[begin ENTRIES SHOWN]

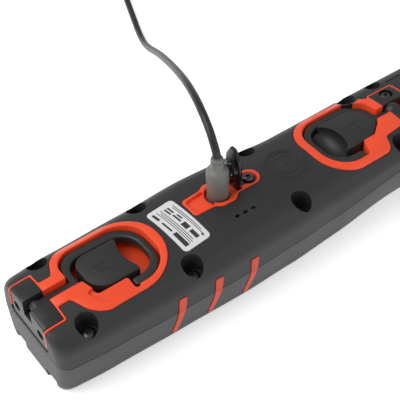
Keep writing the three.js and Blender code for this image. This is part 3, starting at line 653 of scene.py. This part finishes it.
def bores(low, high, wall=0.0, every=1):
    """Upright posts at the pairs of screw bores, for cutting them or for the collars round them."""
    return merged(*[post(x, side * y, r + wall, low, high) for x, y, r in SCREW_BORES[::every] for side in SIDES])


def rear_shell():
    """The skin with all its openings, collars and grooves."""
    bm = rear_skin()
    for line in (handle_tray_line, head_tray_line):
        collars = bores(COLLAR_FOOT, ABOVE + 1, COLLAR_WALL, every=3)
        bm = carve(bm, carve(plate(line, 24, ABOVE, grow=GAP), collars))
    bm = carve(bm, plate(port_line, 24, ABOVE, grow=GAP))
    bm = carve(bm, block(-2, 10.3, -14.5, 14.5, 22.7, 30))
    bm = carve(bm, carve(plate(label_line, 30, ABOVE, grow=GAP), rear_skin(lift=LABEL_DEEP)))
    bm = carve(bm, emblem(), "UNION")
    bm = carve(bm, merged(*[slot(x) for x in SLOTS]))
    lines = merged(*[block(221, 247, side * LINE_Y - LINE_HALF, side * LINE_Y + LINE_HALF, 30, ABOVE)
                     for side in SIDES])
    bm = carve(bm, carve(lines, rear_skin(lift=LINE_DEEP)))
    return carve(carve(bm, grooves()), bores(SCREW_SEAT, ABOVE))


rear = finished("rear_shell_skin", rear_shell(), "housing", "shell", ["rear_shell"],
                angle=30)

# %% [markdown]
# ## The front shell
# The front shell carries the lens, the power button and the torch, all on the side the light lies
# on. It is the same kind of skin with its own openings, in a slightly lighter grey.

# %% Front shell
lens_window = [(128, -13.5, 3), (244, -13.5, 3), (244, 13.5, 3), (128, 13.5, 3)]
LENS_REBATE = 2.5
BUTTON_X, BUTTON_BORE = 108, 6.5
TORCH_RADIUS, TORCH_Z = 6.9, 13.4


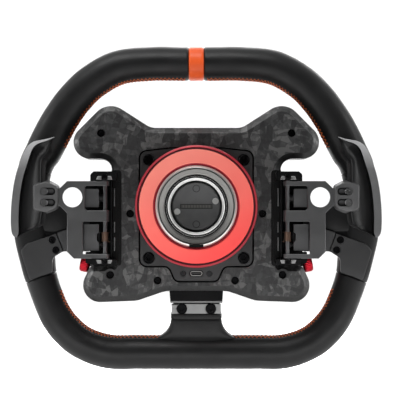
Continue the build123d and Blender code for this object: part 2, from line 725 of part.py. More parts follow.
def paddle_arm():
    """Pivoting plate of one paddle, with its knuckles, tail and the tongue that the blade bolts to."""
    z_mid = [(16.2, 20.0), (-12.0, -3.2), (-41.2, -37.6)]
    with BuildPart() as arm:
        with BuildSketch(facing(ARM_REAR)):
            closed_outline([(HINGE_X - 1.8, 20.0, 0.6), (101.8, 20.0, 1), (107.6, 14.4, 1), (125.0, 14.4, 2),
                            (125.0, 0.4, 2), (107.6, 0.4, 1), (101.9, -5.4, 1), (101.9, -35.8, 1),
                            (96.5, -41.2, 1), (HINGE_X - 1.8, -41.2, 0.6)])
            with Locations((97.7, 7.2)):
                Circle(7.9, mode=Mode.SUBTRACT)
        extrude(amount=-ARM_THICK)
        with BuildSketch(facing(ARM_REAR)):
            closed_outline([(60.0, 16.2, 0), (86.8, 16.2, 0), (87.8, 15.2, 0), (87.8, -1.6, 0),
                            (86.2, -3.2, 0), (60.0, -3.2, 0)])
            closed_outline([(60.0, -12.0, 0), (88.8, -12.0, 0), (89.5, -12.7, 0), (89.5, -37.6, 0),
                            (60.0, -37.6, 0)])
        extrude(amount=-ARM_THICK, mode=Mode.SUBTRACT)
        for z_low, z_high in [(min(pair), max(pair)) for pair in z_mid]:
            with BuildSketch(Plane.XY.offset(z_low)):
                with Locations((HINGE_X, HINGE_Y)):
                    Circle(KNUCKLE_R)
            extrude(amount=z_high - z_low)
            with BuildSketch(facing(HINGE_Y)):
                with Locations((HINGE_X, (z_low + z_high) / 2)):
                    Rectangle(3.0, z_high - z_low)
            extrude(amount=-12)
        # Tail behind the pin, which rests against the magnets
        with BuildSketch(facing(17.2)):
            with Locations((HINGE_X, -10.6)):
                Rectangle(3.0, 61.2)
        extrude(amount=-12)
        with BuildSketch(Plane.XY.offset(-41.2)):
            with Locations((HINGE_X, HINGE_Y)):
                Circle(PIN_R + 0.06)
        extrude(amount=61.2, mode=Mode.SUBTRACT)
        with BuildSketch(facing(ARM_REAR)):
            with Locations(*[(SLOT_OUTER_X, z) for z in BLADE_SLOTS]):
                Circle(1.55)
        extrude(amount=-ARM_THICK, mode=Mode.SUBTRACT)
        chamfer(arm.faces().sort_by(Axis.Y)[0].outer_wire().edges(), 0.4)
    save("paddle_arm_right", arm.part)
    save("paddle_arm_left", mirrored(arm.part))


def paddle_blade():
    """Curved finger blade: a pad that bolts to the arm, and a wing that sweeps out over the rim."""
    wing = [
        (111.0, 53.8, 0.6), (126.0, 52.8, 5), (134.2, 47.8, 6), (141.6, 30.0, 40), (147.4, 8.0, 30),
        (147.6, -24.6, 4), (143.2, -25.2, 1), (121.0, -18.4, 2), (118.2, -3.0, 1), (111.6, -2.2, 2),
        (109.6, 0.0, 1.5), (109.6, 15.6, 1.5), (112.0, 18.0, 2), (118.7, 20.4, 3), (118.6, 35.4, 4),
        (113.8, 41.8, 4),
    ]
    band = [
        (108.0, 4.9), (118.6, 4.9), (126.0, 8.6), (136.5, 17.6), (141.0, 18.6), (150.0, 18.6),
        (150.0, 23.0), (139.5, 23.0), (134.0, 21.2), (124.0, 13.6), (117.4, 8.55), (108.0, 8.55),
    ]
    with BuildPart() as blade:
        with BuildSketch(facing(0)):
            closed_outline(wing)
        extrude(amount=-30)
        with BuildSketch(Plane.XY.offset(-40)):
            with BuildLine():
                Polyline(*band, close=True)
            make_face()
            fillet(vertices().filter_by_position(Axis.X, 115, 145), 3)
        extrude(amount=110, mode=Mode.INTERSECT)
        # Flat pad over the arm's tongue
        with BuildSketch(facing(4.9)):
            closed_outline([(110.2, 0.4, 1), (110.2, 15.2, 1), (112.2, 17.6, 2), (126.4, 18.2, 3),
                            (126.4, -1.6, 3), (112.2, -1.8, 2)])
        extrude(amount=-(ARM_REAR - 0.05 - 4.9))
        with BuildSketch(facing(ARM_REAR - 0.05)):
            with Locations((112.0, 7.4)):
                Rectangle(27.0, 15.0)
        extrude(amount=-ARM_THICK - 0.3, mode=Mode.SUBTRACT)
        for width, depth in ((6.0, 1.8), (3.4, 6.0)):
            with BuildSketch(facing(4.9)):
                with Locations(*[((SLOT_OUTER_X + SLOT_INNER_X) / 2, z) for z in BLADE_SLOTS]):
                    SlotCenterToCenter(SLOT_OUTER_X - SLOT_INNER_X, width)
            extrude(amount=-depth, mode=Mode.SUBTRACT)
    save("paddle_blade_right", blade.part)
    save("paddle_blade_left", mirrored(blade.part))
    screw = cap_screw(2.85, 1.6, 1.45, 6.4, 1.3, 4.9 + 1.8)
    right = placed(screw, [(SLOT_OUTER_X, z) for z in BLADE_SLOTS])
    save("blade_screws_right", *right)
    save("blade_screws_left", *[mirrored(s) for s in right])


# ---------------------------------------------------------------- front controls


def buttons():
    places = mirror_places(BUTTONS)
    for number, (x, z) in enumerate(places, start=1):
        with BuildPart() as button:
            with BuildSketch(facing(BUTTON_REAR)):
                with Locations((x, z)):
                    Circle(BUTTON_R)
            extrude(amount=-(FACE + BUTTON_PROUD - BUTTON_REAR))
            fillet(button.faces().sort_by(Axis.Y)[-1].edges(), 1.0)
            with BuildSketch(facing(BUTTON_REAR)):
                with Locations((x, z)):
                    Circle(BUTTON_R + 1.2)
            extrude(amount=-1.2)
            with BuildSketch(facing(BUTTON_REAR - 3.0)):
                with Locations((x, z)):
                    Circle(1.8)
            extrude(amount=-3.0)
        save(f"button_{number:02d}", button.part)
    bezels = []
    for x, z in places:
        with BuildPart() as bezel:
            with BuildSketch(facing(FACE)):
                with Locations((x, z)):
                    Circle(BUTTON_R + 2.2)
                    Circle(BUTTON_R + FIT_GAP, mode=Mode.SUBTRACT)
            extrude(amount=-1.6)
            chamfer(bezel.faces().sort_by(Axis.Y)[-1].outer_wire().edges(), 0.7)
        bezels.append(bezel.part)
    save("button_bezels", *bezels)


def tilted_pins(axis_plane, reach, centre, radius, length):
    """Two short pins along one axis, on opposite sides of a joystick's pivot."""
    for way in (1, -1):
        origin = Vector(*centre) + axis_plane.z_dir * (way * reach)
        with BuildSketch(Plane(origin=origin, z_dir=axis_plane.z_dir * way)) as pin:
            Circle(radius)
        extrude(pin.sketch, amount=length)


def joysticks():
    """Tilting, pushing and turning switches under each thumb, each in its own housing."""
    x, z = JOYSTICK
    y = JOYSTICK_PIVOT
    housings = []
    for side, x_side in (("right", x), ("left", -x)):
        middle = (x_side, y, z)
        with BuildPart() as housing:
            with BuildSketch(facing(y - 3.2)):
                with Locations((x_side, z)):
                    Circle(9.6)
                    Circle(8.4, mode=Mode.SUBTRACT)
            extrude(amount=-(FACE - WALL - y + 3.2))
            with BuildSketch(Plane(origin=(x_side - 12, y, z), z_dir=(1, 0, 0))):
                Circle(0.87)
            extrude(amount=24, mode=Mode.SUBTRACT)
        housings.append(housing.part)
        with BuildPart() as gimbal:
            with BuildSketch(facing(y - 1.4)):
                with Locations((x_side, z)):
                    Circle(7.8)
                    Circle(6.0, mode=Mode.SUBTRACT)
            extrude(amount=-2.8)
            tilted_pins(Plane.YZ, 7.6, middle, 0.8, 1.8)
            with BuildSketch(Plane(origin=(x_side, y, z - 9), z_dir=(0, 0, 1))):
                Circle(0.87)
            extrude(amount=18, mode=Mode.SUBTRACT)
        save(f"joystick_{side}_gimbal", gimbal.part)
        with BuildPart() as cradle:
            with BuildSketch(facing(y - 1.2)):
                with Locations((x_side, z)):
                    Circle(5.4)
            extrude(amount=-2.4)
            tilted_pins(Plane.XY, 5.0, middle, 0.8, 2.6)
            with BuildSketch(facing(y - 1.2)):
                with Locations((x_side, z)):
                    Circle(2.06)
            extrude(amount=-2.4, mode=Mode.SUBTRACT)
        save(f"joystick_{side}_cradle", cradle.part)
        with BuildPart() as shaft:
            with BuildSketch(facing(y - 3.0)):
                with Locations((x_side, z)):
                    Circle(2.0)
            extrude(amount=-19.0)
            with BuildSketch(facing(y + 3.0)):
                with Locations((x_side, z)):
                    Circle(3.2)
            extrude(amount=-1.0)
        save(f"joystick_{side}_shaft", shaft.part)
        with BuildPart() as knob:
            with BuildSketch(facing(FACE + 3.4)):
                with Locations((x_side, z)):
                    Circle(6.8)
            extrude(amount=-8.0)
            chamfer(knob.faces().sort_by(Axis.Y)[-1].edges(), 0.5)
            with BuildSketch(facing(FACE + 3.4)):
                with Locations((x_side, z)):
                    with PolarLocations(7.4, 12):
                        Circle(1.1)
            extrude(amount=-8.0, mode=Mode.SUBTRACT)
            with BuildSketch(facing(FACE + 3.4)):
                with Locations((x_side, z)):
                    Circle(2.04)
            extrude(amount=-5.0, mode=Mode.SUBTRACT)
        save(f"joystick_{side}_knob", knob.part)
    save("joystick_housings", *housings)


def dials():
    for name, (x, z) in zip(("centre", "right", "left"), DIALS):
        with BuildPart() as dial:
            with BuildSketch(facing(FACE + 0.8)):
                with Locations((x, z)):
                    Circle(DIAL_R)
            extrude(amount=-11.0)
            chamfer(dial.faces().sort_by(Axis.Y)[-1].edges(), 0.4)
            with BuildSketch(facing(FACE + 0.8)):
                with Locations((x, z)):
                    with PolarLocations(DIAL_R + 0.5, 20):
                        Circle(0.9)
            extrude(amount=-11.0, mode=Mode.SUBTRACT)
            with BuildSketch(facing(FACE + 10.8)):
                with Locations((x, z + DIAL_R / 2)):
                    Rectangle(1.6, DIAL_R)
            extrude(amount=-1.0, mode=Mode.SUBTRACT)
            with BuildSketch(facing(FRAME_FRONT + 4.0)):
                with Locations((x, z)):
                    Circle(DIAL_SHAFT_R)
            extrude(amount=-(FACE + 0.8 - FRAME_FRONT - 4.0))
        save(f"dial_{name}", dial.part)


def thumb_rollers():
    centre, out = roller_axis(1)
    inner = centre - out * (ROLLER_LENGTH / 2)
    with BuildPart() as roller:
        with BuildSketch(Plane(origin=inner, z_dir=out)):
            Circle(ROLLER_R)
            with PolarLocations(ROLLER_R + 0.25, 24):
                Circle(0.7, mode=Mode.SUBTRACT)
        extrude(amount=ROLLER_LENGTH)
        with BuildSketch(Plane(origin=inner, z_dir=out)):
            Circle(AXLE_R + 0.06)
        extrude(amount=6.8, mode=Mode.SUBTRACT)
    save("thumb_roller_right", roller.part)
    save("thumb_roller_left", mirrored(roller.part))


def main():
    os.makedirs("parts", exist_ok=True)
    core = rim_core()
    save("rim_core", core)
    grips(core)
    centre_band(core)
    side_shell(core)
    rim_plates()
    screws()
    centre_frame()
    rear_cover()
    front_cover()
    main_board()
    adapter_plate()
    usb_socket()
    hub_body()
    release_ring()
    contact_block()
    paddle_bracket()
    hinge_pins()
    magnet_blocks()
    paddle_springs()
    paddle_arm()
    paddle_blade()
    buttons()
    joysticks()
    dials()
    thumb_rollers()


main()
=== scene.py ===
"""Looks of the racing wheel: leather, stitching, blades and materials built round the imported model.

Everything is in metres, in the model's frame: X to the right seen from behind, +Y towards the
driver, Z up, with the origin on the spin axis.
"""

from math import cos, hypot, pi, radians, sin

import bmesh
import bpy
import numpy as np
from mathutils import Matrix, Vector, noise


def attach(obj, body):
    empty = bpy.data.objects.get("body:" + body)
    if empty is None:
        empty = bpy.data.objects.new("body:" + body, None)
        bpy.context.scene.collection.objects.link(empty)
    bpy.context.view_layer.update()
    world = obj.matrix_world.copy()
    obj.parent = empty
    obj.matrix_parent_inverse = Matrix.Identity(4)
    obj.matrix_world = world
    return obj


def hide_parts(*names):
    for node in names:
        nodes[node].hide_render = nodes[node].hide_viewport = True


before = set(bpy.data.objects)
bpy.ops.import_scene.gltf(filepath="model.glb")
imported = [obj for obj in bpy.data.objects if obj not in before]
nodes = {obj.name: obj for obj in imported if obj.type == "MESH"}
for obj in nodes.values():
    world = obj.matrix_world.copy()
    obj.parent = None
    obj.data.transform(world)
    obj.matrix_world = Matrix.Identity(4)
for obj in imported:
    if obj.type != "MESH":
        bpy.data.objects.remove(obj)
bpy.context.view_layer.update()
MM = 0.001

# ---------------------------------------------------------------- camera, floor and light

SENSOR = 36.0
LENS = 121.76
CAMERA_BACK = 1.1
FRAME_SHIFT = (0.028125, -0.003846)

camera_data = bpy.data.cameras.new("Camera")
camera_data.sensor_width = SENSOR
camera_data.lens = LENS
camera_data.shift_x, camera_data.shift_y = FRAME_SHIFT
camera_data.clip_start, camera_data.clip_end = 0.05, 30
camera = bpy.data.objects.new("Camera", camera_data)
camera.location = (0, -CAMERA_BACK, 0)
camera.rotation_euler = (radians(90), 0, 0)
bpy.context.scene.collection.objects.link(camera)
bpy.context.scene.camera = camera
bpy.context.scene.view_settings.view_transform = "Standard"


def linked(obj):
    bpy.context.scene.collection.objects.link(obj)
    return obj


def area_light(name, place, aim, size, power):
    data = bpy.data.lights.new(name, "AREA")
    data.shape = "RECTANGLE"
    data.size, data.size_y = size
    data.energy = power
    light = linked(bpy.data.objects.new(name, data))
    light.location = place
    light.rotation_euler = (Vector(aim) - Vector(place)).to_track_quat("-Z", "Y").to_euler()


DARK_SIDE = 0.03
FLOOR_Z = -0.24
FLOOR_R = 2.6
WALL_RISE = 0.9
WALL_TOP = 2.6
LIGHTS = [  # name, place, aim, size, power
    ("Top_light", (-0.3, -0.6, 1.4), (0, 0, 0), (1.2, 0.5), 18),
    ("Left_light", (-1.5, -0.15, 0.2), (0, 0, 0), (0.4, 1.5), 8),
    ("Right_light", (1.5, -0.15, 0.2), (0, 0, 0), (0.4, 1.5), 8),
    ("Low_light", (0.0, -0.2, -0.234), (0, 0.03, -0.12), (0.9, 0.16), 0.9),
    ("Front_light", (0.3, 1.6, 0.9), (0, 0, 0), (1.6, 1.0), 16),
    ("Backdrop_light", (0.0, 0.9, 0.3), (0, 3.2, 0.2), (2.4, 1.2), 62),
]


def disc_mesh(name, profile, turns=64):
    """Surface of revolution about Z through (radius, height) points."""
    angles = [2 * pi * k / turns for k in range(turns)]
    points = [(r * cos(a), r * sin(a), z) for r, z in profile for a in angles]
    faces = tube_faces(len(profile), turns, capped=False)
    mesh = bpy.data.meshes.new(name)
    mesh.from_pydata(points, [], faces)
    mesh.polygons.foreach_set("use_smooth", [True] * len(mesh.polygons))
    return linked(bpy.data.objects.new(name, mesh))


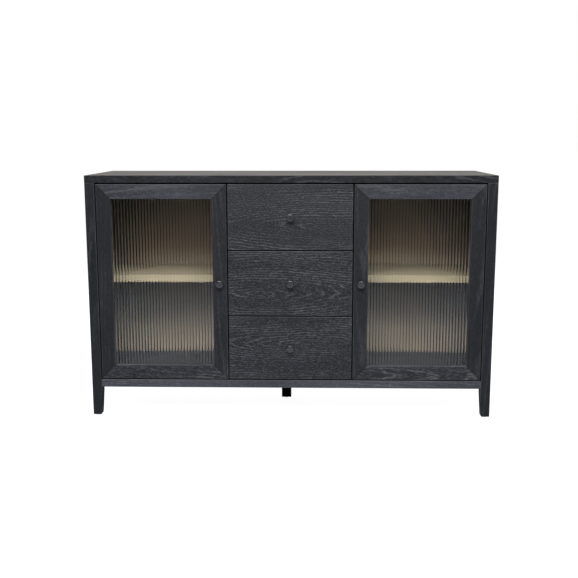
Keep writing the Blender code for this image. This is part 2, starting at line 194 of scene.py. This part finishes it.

[end ENTRIES SHOWN]

» PROBLEM DESCRIPTION: Show the lines that mention the word "context".

» TASK OUTPUT:
        bpy.context.scene.collection.objects.link(empty)
    bpy.context.view_layer.update()
bpy.context.view_layer.update()
bpy.context.scene.collection.objects.link(camera)
bpy.context.scene.camera = camera
bpy.context.scene.view_settings.view_transform = "Standard"
    bpy.context.scene.collection.objects.link(obj)